Try restructuring your code so that at the frequency you want to log data, say every 1000mS, you execute the code to capture a measurement, that is start reading from the device, wait for the long pulse, then interpret the data, then stop reading the device. After that, log the result.

The code will still block, but the blocking is restricted to the length of time it takes to read a single measurement.

Use the "blink without delay" example sketch to see how to perform a non-blocking cycle, in this example case, of 1000 mS.

Thanks again, I will look into it to find a more appropriate way to read the data.

I think I found a hint to the solution of the problem.
Looking at the Arduino Nano pinout I learned that PIN 10 is the designated SS Pin.

In my case I used PIN 4 and it still works but I think that PIN 10 is somehow software driven as the SPI Pin by default and therefore also tries to start a connection as soon as I enable the SPI protocol.

I connected my dial gauge to other pins (my PCB allows for a total of 4 dial gauges to be connected and read simultaneously) and voila, it works.

So is there a way to disable the SPI activities of PIN 10? Of course just in case this is really the problem here.

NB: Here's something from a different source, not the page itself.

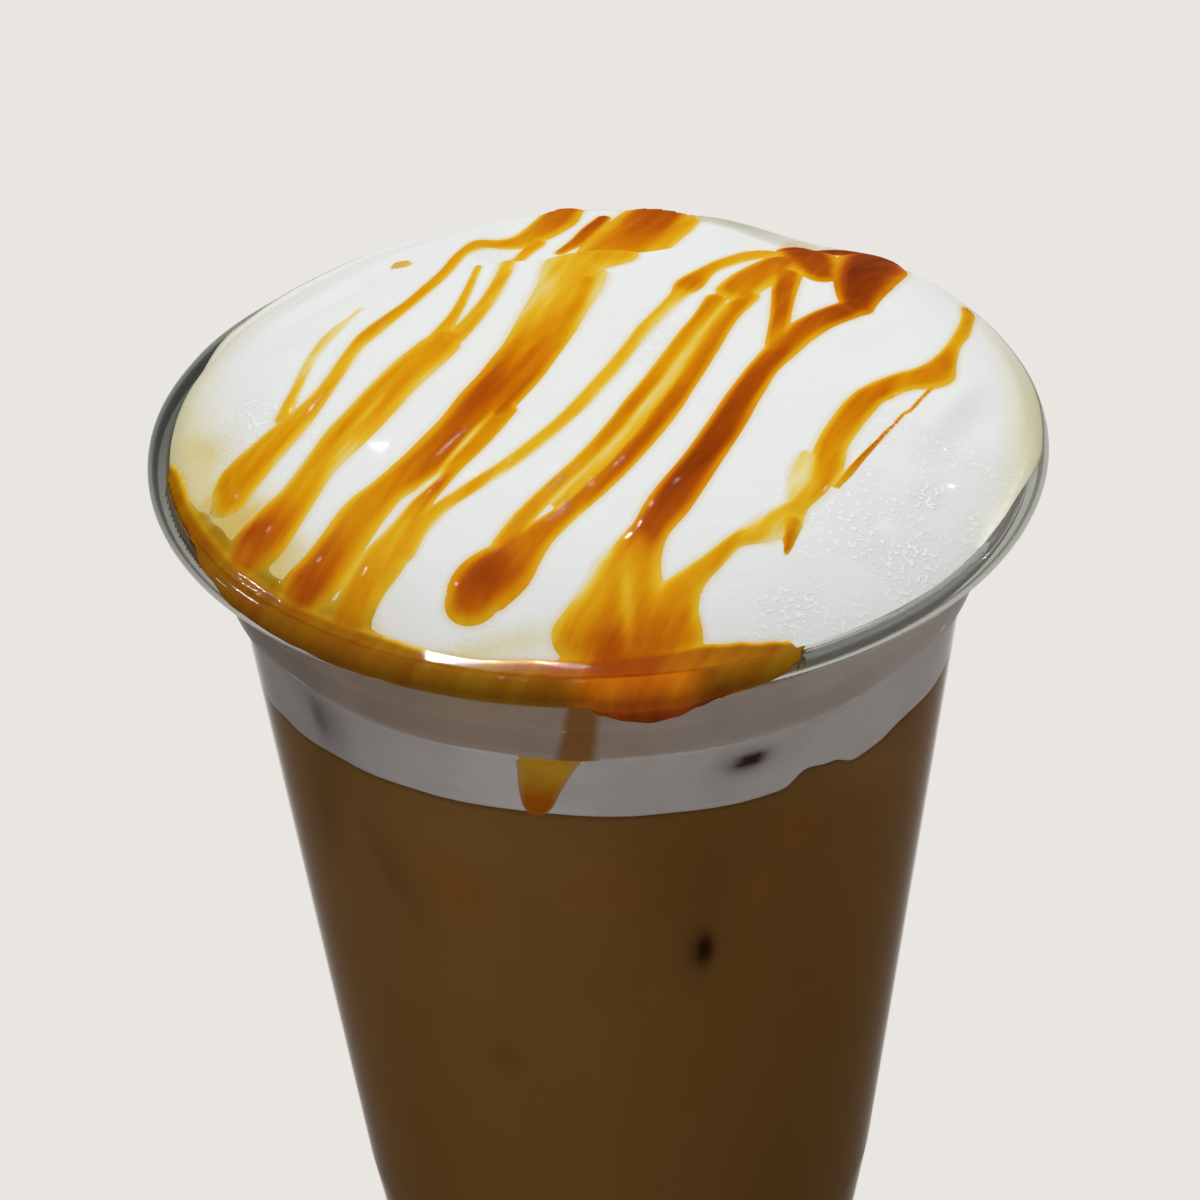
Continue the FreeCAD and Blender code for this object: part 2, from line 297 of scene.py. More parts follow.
RUNS: tuple[Run, ...] = (
    Run(((-3.2, 48, 5.0, .66), (-4.6, 44, 5.6, .62), (-7.2, 40.5, 4.6, .5), (-10.2, 38, 2.2, .44),
         (-13, 34.6, 1.8, .4), (-15.2, 30, 1.7, .4), (-17, 25, 1.7, .42), (-19.4, 20, 1.8, .42),
         (-22, 15.5, 1.9, .42), (-25, 10.9, 2.3, .44), (-26.5, 7.8, 1.9, .36), (-28.4, 2, 2.0, .34),
         (-30, -2, 2.5, .36), (-32.3, -6, 4.0, .38), (-35, -9.8, 5.2, .42), (-37.4, -13.0, 6.0, .46),
         (-38.5, -16.0, 4.6, .46))),
    Run(((-39.2, -11.5, 1.6, .5), (-39.4, -14.0, 2.0, .6), (-39.0, -16.0, 1.4, .55))),
    Run(((-26.4, 17.6, .6, .06), (-28.3, 13.4, 1.0, .12), (-30.2, 10, 1.3, .18), (-31.4, 6, 1.2, .2),
         (-32.6, 0.5, 1.3, .22), (-33.6, -4.5, 2.0, .28))),
    Run(((-13.1, 25.6, .9, .3), (-14.2, 19.5, 1.1, .36), (-15.6, 14, 1.4, .42), (-17.4, 9, 2.0, .45))),
    Run(((-6.6, 38.4, 2.4, .5), (-8.4, 35, 1.5, .34), (-9.6, 31, 1.7, .3), (-9.6, 26.5, 1.9, .3),
         (-10.8, 20.5, 1.8, .32), (-12.8, 14.6, 2.0, .36), (-15.4, 9, 2.4, .42))),
    Run(((-16.4, 9, 3.6, .48), (-17.6, 6.4, 5.0, .44), (-21.2, 0, 5.0, .44), (-23.7, -5, 5.3, .44),
         (-26.4, -10, 5.2, .44), (-29.2, -15, 4.2, .42), (-31.2, -19.0, 4.8, .46),
         (-33.2, -21.8, 6.0, .58), (-35.0, -24.0, 6.8, .66), (-36.2, -25.2, 6.0, .64),
         (-37.0, -26.0, 4.4, .56))),
    Run(((3.2, 26.5, 4.5, .42), (-1.4, 25, 7.4, .32), (-2.4, 20, 7.6, .3), (-4.0, 15, 7.2, .34),
         (-5.6, 10, 7.0, .44), (-7.3, 5, 6.7, .58), (-9.3, 0, 6.6, .68), (-11.8, -5, 6.5, .74),
         (-13.9, -10, 6.4, .7), (-16.6, -15, 6.4, .64), (-19.4, -18.2, 5.4, .58),
         (-21.8, -20.6, 4.6, .52), (-24, -23.4, 5.4, .5), (-26.2, -27.2, 5.6, .5),
         (-28.0, -29.9, 6.2, .62), (-29.4, -31.4, 6.6, .74), (-30.2, -32.2, 5.8, .74),
         (-30.7, -32.7, 4.6, .66))),
    Run(((-0.5, 20, 2.2, .48), (-2.0, 14, 2.2, .5), (-4.6, 5.5, 2.2, .55), (-7.6, -1.5, 2.6, .66),
         (-10.4, -7.5, 2.4, .7)), lift=0.24),
    Run(((-9.6, -7, 2.4, .7), (-12.2, -12.6, 2.2, .62), (-14.6, -17, 1.8, .6), (-16.4, -20.3, 1.8, .6),
         (-18.2, -23.4, 2.4, .52), (-19.8, -27, 3.6, .4), (-21.8, -30.6, 5.0, .4), (-24, -34, 4.8, .48),
         (-25.8, -37.8, 5.0, .64))),
    Run(((20.4, 29, 3.8, .32), (17, 26.4, 2.6, .38), (13.5, 23, 2.0, .42), (11, 19.2, 3.2, .62),
         (9.6, 16.6, 2.1, .36), (7.6, 13, 1.8, .28), (5.4, 8.8, 1.8, .28), (3.3, 4, 1.8, .28),
         (1.2, -0.5, 1.9, .3), (-1.3, -5.5, 1.9, .3), (-4.2, -10.5, 1.8, .33), (-7.9, -15.5, 1.9, .34),
         (-12, -20, 1.8, .36), (-15.6, -23.6, 1.8, .38), (-18.3, -26.9, 2.4, .4), (-20, -30, 3, .4))),
    Run(((22, 25, 5.2, .62), (18.6, 20.4, 5.4, .56), (16.4, 17.4, 5.0, .52))),
    Run(((13.8, 15.5, 2.6, .5), (12.2, 11.6, 2.4, .5), (10.2, 7.4, 2.3, .5), (7.3, 1, 2.3, .52),
         (4.7, -5, 2.3, .54), (1.8, -11.5, 2.3, .54), (-1.4, -17.2, 2.2, .5), (-4.8, -22.2, 2.2, .46),
         (-7.8, -26.8, 2.4, .44), (-9.3, -30.5, 3.2, .5))),
    Run(((14.6, 13, 1.2, .2), (13.2, 9.6, 1.6, .16), (10.8, 4.8, 1.6, .16), (8.4, -0.8, 1.6, .16),
         (5.8, -7, 1.6, .18), (2.6, -13.6, 1.6, .2), (-0.7, -19.4, 1.6, .24), (-4.2, -24.6, 1.4, .3))),
    Run(((17.4, 15.8, 2.8, .56), (14.8, 11.4, 2.8, .58), (11.9, 4, 2.9, .6), (9.6, -2, 2.9, .62),
         (6.6, -9.5, 2.9, .64), (3.4, -16, 2.9, .66), (0.0, -21.4, 2.8, .62), (-3.4, -26, 2.8, .56),
         (-6.2, -29.2, 3.6, .6), (-8.2, -31.8, 5.0, .64), (-9.9, -33.8, 6.8, .72),
         (-11.4, -35.2, 7.2, .76), (-12.3, -36.4, 6.6, .74), (-12.8, -37.2, 5.6, .7)), most=1.4),
    Run(((28.5, 13.2, 3.6, .8), (25.4, 10.6, 3.8, .74), (22.6, 7.4, 4.0, .7), (20.4, 4, 3.8, .7),
         (18.1, 0, 3.4, .72), (15.9, -5, 3.8, .76), (13.9, -10, 3.9, .82), (11.8, -15, 4.1, .88),
         (9.5, -20, 4.4, .9), (7, -25, 4.6, .82), (5.1, -28.6, 4.0, .66), (3.6, -32, 5.0, .5),
         (2.6, -35.5, 7.0, .46), (2.4, -39, 9.4, .52), (2, -42.8, 12.6, .7))),
    Run(((0.6, -33.5, 2.0, .3), (-0.4, -37, 3.2, .34), (-2.6, -41.6, 5.0, .5))),
    Run(((22.2, 21, 3.6, .66), (21.3, 15, 2.7, .68), (20.6, 10, 2.4, .62), (19.8, 5, 2.4, .6))),
    Run(((24.6, 38, 5.4, .86), (24.6, 31, 7.4, .84), (25.4, 25, 6.6, .8),
         (26, 21.8, 4.0, .76)), lift=0.2),
    Run(((16.6, 33.4, 2.4, .26), (19.6, 33.8, 5.4, .32), (22.5, 32, 5, .6)), lift=0.16),
    Run(((34.5, 34.5, 6.0, .96), (32.6, 28, 8.0, .95), (31.0, 21.5, 7.0, .95), (30, 16.8, 5.2, .92),
         (29.6, 14, 3.8, .86)), lift=0.2),
    Run(((27, 36, 5, .9), (31, 35.5, 6, .95), (35.5, 32, 4, .95)), lift=0.2),
    Run(((43.2, 21, 1.8, .55), (42.3, 16, 1.5, .45), (41.3, 12, 1.6, .42), (39.7, 7.5, 1.6, .4),
         (38.3, 3.5, 2.6, .58), (36.6, 0, 4.2, .56), (33.2, -1.9, 3.2, .52), (30.4, -4.2, 3.2, .56),
         (28, -7.2, 3.4, .56), (26.2, -10.5, 3.4, .54), (24.6, -14, 3.4, .5), (23.5, -18, 3.6, .5),
         (22.2, -21.5, 2.4, .45), (20.3, -24.4, 2.2, .4), (18.6, -27, 3.4, .28), (16.5, -28.6, 3.2, .24),
         (13.5, -30.3, 1.9, .42), (11.2, -32.8, 2.2, .42), (8.8, -35.3, 3.0, .42), (7, -38, 5.0, .5),
         (6.2, -41, 7.0, .6))),
    Run(((21.5, -16.0, 1.0, .1), (21.4, -17.6, 2.2, .12), (20.9, -20.5, 2.8, .12),
         (20, -23.5, 1.8, .16))),
    Run(((36.2, -2.4, .5, .5), (34.6, -5, .5, .56), (32.6, -8.3, .45, .6), (30.4, -11.4, .5, .6),
         (28.2, -14.8, .7, .58), (26.2, -18, .9, .5), (24.4, -21, .7, .4)), lift=0.5),
    Run(((19.4, -27.4, 2.0, .5), (18.9, -29.6, 1.3, .62), (18.5, -31.3, .6, .6)), lift=0.4),
    Run(((9.2, 48.4, 8.0, .8), (7.4, 44, 9.0, .72), (5.4, 39.5, 9.2, .62), (3.0, 35.5, 9.0, .54),
         (1.2, 31.5, 7.6, .44), (0.4, 27, 7.6, .4))),
    Run(((1.6, 45, 1.8, .8), (0.2, 41.5, 2.4, .74), (-1.4, 38, 2.4, .7), (-3.6, 35.2, 1.6, .6))),
    Run(((12.6, 46.6, 2.6, .3), (11.2, 43, 2.6, .34), (9.6, 39.5, 2.4, .34), (7.8, 35.5, 2.0, .34))),
    Run(((-22.8, 29.6, 1.4, .24), (-21.6, 29.3, 1.4, .24)), lift=0.4),
    Run(((-44.0, -14.0, 1.8, .34), (-42.2, -18.4, 3.6, .42),
         (-39.8, -23.2, 4.6, .46)), lift=0.05, thin=0.72),
    Run(((-40.2, -23.0, 4.6, .46), (-37.0, -27.4, 5.2, .42),
         (-33.8, -31.4, 4.8, .46)), lift=0.05, thin=0.72),
    Run(((-34.2, -31.0, 4.8, .46), (-30.0, -35.0, 5.4, .42),
         (-26.0, -38.0, 5.4, .46)), lift=0.05, thin=0.72),
    Run(((-26.2, -37.6, 5, .46), (-22.6, -40.4, 3.0, .38),
         (-19.6, -42.4, 1.6, .36)), lift=0.05, thin=0.72),
)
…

If pin 10 on the nano is anything like pin 10 on the Arduino, it must be configured as an output. This is not something that can be addressed in software, as it's a hardware part of the SPI bus implemented in the Atmegas. If the hardware SS pin is configured as an input, the SPI assumes "slave" mode, rendering the SPI.h library (which is master only) useless. Move your input to another pin and use pin 10 AS your SS for the SD card or something else.

Thanks for your advice. I guess I have to resolder a little bit then.

Have nice weekend

Oh by the way:

is it possible to enable SPI, write to SD card, disable it again, then read data, enable SPI, ...... and so forth?

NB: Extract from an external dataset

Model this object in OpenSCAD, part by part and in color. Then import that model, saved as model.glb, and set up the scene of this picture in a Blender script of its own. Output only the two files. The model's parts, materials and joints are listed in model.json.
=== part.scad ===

This way I could avoid resoldering the connection paths.

make89:
Oh by the way:

is it possible to enable SPI, write to SD card, disable it again, then read data, enable SPI, ...... and so forth?

This way I could avoid resoldering the connection paths.

It's possible to toggle pin 10 in code between input and output... so output when you want to use SPI in master mode and input when you want to read the pin state.

int datapin1 = 10; << change to one of 13, 14, 15, 16, 17, 18, 19 (A0 to A5)

to prevent the device from going into SPI slave mode and acting hung.

All those pin assignments can be byte vs int, save the SRAM for when it’s needed.